Indian woman walking on concrete steps

Shortlisted for the Booker Prize—a prize I deeply respect—is a book of great beauty, absolutely Proustian in language. A Passage North, by Anuk Arudpragasam, did not win (the winner was announced here), but is a powerful read that I recommend to all who love psychologically deep, beautifully crafted language.

The novel is packed with extremely long sentences that wind in and out of ideas, dazzling the reader with their intellect and loveliness and often pain, landing with a period in just the right spot. This is what I mean by Proustian.

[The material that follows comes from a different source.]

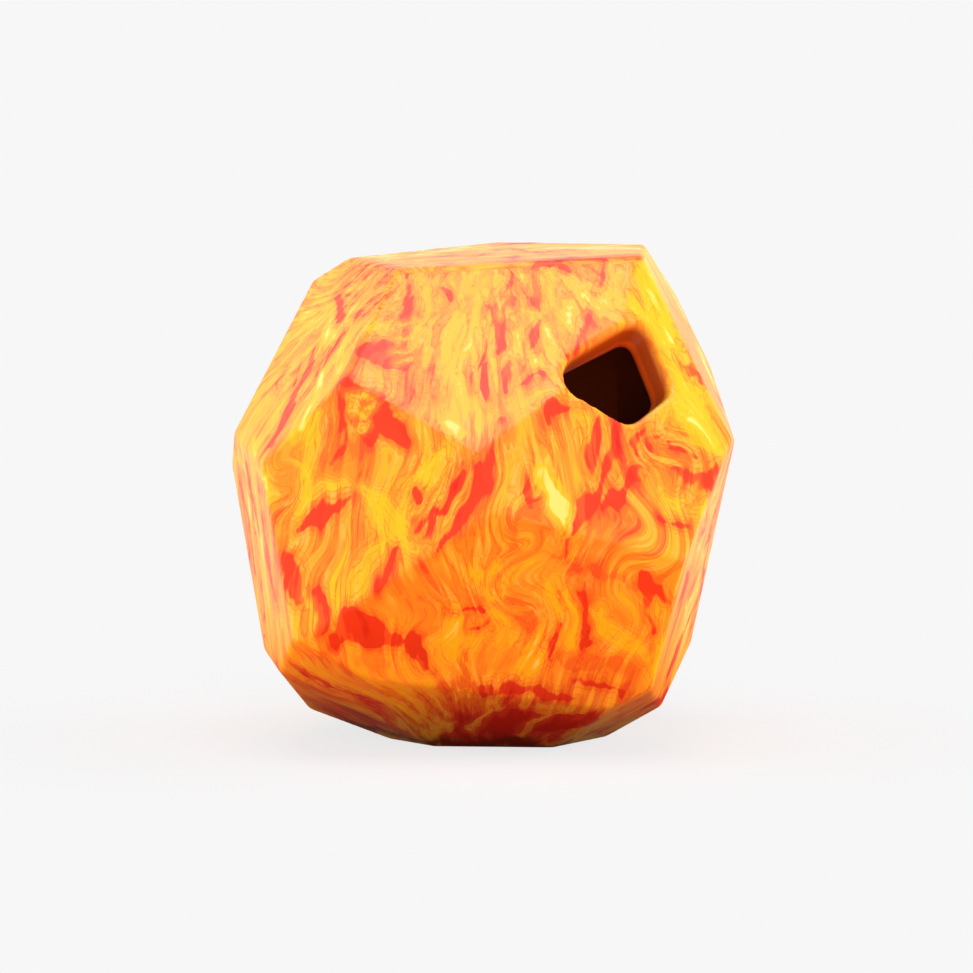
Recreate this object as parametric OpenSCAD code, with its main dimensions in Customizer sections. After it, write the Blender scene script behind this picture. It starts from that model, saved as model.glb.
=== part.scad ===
// Hollow rubber chew toy shaped like a cut rock, with one five-sided mouth for treats.
// The origin is on the flat facet that the toy rests on, straight below the middle of the rock.
// +Z is up, and the mouth faces -Y and upward.

/* [Rock] */
// Nominal radius of the rock, which every facet's distance follows
rock_r = 42; // [34:0.5:60]
// Thickness of the rubber wall, the same behind every facet
wall = 5; // [4:0.5:8]

/* [Mouth] */
// Width of the mouth across its longest side
mouth_w = 17; // [12:0.5:20]
// Radius of the mouth's corners
mouth_corner_r = 2; // [1:0.25:2.5]
// Angle of the mouth's axis above level
mouth_rise = 34; // [25:1:40]

/* [Join] */
// Thickness of the cured line that bonds the two moulded halves
bond_t = 0.4; // [0.2:0.1:1]

/* [Hidden] */
$fn = 48;
// Each facet: turn from the mouth's side towards +X, rise above level, reach as a share of rock_r
facet_shares = [
    [0, -90, 0.975], // flat facet that the toy rests on
    [-98, 86.5, 0.958], // top
    [-42, 42.5, 0.83], // upper left of the mouth
    [-24, 22.5, 0.875], // below the mouth
    [-63, 10, 0.86], // left front
    [-38, -24, 0.85], // lower front
    [-6, 33, 0.99], // right of the mouth
    [-108, 39, 0.905], // upper left side
    [-117, -7, 0.94], // left side
    [38, -17, 0.94], // lower right front
    [45, 28, 1.035], // upper right front
    [-77, -55, 0.985], // bottom left
    [-45, -52, 0.935], // bottom front
    [13, -60, 1.045], // bottom right front
    [-90, -59.5, 0.998], // bottom, far left
    [-153, -14, 0.878], // back left, low
    [-145, 18, 0.967], // back left, high
    [-125, -36, 1.06], // small corner facet at the left
    [171, 62, 1.05], // back of the top
    [110, 50, 1.06], // right of the top
    [57, -4, 0.91], // right front side
    [78, 9, 0.985], // right side
    [132, 12, 0.93], // back right, high
    [137, -27, 0.92], // back right, low
    [177, -3, 0.93], // back
    [72, -48, 1.04], // bottom right
    [-154, -72, 1.025], // bottom, back left
    [127, -62, 0.96], // bottom, back right
];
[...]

Here is an example of one of those spectacular sentences. The protagonist is stunned by the chance meeting of a woman who changes his life forever, for better and for worse. His thought process about this sort of profound coincidence runs as follows:

“You could follow the thread of habit day in and day out, lost in studies and in work, among friends and colleagues and family, clasping this thread tightly with both hands so as not to lose your way, and then all of a sudden one morning or afternoon or evening, sipping on a cup of tea at work or going to a friend’s house on the weekend, you could come across a person or place or even an image of a person or place that suggested other possibilities, that brought to mind a completely different life, a life you might have lived or might still live, so that suddenly the life you’d been living for the last so many months or years, a life that till that very moment seemed fulfilling, satisfactory, or tolerable at least, became, with the soundless flicking of a switch, empty and hollow, lacking any connection to the person you felt you were or wanted to be.”

Like a passage from Marcel Proust, this passage says nothing that you don’t already intuitively know—but it says it in such an elaborately lovely way that your breath is taken away by the end of the sentence. And that’s the overriding experience of reading A Passage North, by Anuk Arudpragasam.

Have you ever encountered someone or something so phenomenally important to you that your life was forever changed?